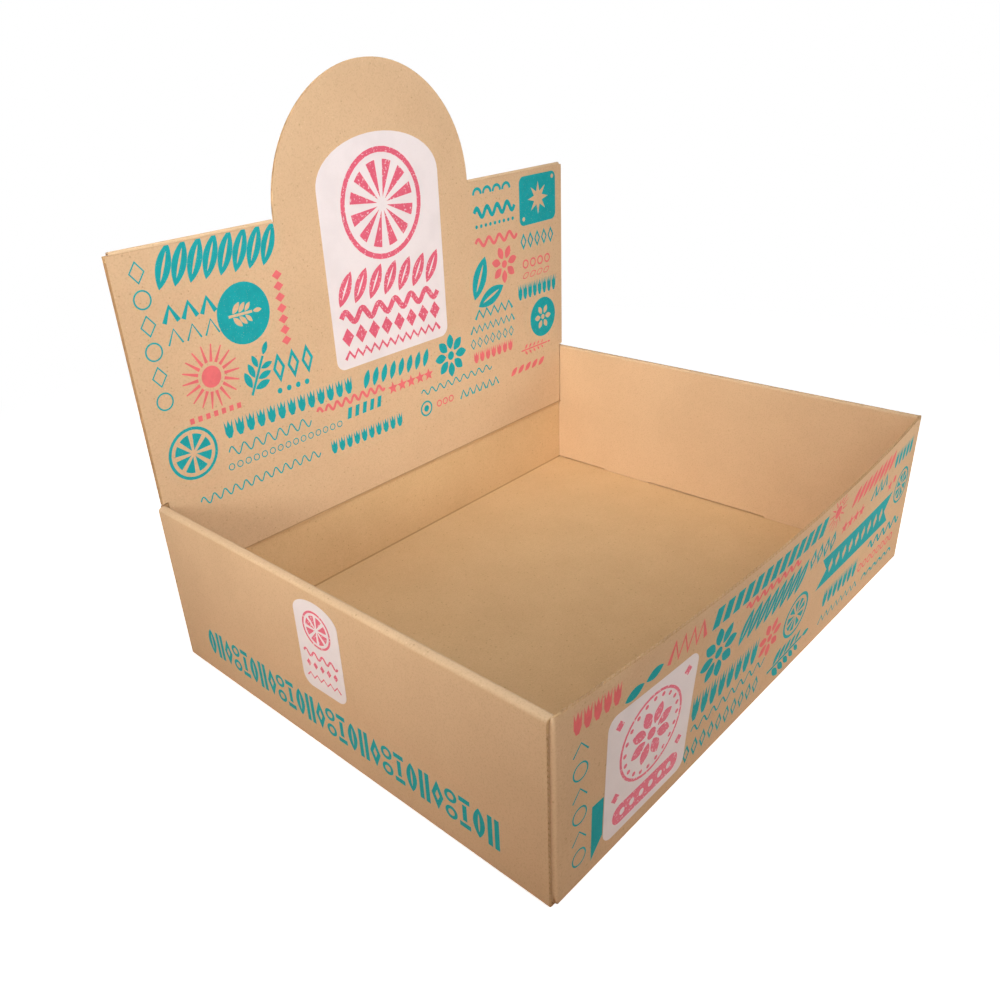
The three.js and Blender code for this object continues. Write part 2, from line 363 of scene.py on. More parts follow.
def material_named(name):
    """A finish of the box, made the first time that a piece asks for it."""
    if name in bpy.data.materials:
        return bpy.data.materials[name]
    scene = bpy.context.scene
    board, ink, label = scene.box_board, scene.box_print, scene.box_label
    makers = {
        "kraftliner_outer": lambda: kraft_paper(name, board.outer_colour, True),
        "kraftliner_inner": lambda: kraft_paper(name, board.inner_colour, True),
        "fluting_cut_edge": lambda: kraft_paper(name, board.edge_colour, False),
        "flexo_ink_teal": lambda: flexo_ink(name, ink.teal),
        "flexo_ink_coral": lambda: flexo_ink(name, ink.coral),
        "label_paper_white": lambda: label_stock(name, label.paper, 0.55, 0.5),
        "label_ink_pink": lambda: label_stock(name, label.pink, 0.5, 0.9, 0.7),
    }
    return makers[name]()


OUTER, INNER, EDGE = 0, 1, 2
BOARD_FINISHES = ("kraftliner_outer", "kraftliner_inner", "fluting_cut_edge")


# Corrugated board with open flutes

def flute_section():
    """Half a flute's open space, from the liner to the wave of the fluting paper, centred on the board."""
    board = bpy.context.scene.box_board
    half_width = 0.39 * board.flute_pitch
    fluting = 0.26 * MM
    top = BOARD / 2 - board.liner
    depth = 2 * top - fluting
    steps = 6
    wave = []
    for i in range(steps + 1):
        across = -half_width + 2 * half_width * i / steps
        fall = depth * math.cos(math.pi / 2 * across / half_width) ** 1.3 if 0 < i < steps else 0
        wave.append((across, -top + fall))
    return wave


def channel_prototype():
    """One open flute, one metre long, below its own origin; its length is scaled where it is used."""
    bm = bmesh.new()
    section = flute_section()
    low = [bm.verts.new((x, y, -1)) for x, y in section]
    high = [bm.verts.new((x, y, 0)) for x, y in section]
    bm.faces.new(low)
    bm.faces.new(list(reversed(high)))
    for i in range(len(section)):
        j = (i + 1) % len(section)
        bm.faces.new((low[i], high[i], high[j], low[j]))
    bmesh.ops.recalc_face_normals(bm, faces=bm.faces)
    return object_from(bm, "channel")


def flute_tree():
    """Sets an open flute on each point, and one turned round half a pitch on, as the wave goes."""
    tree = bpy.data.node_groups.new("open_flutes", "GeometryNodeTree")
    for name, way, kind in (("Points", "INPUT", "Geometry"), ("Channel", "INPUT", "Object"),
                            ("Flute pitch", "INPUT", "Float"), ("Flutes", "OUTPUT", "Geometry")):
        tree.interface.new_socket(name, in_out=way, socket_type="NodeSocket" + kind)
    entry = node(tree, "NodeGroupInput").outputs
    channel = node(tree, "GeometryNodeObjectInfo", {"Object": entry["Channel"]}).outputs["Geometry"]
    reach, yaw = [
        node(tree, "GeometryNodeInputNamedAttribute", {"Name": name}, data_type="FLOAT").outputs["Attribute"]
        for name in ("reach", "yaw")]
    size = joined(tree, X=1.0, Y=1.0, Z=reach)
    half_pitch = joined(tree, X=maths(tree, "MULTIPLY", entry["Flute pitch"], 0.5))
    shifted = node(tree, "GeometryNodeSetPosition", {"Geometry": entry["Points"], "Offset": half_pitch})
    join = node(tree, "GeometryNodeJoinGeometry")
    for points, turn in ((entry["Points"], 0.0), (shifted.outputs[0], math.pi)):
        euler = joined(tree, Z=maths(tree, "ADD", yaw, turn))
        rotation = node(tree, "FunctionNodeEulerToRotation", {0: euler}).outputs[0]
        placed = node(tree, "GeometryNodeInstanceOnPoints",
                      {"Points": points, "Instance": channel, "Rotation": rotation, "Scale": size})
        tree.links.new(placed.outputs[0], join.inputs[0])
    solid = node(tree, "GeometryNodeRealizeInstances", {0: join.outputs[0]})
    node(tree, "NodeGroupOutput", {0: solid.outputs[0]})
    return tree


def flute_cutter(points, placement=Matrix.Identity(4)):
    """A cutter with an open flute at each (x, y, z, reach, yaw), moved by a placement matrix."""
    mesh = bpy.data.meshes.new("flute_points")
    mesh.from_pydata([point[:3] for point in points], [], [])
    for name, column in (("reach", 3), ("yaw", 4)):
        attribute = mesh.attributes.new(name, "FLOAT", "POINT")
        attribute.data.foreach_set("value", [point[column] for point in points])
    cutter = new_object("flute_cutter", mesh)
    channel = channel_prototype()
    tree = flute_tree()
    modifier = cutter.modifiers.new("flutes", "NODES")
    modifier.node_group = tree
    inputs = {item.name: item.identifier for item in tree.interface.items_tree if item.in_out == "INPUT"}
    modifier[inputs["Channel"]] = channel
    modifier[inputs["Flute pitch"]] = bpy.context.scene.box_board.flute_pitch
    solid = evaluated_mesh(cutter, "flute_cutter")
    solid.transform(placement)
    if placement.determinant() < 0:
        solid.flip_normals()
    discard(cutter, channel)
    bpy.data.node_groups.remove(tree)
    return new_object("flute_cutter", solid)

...

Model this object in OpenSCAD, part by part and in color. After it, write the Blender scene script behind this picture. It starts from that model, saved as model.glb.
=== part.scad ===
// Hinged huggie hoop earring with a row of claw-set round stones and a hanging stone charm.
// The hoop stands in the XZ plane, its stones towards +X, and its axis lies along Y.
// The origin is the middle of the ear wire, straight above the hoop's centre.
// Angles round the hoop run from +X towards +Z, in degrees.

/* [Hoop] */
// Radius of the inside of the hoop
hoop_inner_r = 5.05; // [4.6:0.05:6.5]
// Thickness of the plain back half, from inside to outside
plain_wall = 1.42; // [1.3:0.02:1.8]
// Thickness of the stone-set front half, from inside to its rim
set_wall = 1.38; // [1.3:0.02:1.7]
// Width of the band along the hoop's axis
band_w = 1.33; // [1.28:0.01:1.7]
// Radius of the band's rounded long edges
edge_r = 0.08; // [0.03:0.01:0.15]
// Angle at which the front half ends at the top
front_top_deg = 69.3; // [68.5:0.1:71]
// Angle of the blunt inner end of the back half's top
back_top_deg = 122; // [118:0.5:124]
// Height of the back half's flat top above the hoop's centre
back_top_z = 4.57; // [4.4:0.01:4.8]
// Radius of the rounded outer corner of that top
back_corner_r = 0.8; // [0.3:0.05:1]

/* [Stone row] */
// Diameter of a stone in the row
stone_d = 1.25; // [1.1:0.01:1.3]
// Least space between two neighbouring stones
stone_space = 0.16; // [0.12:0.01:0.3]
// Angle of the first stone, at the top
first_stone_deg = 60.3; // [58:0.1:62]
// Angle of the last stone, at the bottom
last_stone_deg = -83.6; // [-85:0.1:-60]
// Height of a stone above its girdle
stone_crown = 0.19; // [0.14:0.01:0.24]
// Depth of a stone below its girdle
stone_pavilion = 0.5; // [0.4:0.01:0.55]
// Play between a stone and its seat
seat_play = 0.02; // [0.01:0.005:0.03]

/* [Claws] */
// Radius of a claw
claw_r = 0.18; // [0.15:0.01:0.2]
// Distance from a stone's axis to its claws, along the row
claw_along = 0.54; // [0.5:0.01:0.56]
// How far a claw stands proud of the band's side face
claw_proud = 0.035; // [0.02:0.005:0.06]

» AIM
Which lines above run from the one containing "The three.js and" down to the one containing "return wave"? Repeat exactly those, both ends included, and nothing else.

» RESPONSE TO THE EXERCISE
The three.js and Blender code for this object continues. Write part 2, from line 363 of scene.py on. More parts follow.
def material_named(name):
    """A finish of the box, made the first time that a piece asks for it."""
    if name in bpy.data.materials:
        return bpy.data.materials[name]
    scene = bpy.context.scene
    board, ink, label = scene.box_board, scene.box_print, scene.box_label
    makers = {
        "kraftliner_outer": lambda: kraft_paper(name, board.outer_colour, True),
        "kraftliner_inner": lambda: kraft_paper(name, board.inner_colour, True),
        "fluting_cut_edge": lambda: kraft_paper(name, board.edge_colour, False),
        "flexo_ink_teal": lambda: flexo_ink(name, ink.teal),
        "flexo_ink_coral": lambda: flexo_ink(name, ink.coral),
        "label_paper_white": lambda: label_stock(name, label.paper, 0.55, 0.5),
        "label_ink_pink": lambda: label_stock(name, label.pink, 0.5, 0.9, 0.7),
    }
    return makers[name]()


OUTER, INNER, EDGE = 0, 1, 2
BOARD_FINISHES = ("kraftliner_outer", "kraftliner_inner", "fluting_cut_edge")


# Corrugated board with open flutes

def flute_section():
    """Half a flute's open space, from the liner to the wave of the fluting paper, centred on the board."""
    board = bpy.context.scene.box_board
    half_width = 0.39 * board.flute_pitch
    fluting = 0.26 * MM
    top = BOARD / 2 - board.liner
    depth = 2 * top - fluting
    steps = 6
    wave = []
    for i in range(steps + 1):
        across = -half_width + 2 * half_width * i / steps
        fall = depth * math.cos(math.pi / 2 * across / half_width) ** 1.3 if 0 < i < steps else 0
        wave.append((across, -top + fall))
    return wave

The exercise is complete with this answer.